DNS is sinkholed: cameras think they have DNS but the router resolves all queries locally. Phone-home attempts are visible in the security checklist during onboarding.
The Cell (VLAN-20) **does** have internet egress, but only to bridge endpoint and Balena. The router enforces this with named iptables/nftables sets.
## Layer 4 — GitOps audit trail
Every configuration change is a Git commit, signed by an operator's GPG or SSH key. The repo is auditable by anyone with read access. Drift between live config and Git state is detected within 5 minutes and surfaced in the GitOps panel.
This is **the audit trail** for compliance: "show me what was running on this site on date X" → check Git history for commits before date X.
## What customers see
In the operator console:
- **MQTT panel** → bridge policy section: explicit `↑hub`, `↓hub`, `✗ stays local`, `✗ never bridged` tags on every topic.
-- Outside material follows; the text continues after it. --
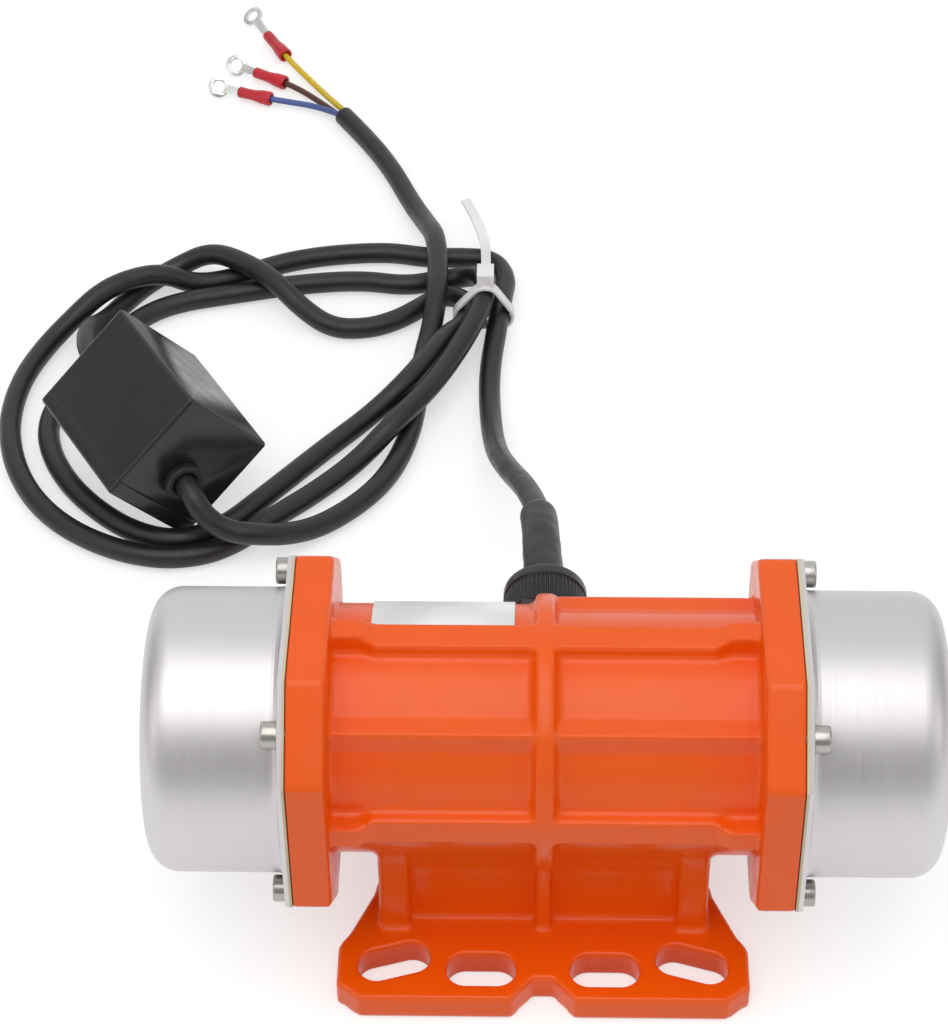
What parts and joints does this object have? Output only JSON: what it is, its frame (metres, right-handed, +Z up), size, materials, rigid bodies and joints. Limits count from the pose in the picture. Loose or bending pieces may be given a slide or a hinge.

- **CAMS panel** → "DNS BLK 847 calls today" stat showing how many phone-home attempts were blocked.
- **GITOPS panel** → who changed what, when, with the SHA.
- **HEALTH panel** → "VLAN segregation · DENIED ✓" test confirming the policy is alive.
- **SYNOPSIS** → bottom right corner shows `◆ DATA · SOVEREIGN ◆` as a permanent banner.
## Customer-facing claims (what we can say)
We can claim:
- "Raw video stays on-site; cryptographically demonstrable."
- "Hub data centers are EU-jurisdiction; no US presence in the critical path."
- "Customer holds encryption keys for evidence packs (BYOK)."
- "Audit trail in Git, signed by operators, retained indefinitely."
- "Zero unauthorized egress from cameras VLAN; verifiable in the live MQTT bus."
We do **not** claim (yet):
- "Compliant with [specific regulation]" — that's per-jurisdiction legal review.
- "Tamper-evident clips" — that's the evidence chain workstream, post-MVP.
- "Air-gapped possible" — partially true, but with caveats; document case-by-case.
## Sovereignty incidents (planned response)
If a customer reports concern that data leaked:
1. **MQTT panel** → check bridge log for unexpected publishes.
2. **GITOPS panel** → check recent commits to bridge.conf.
3. **HEALTH panel** → check VLAN segregation test history.
4. **Pcap** → router can capture WAN egress for last 24h on demand (if enabled in config).
The platform is designed so that demonstrating sovereignty is **a search**, not an investigation.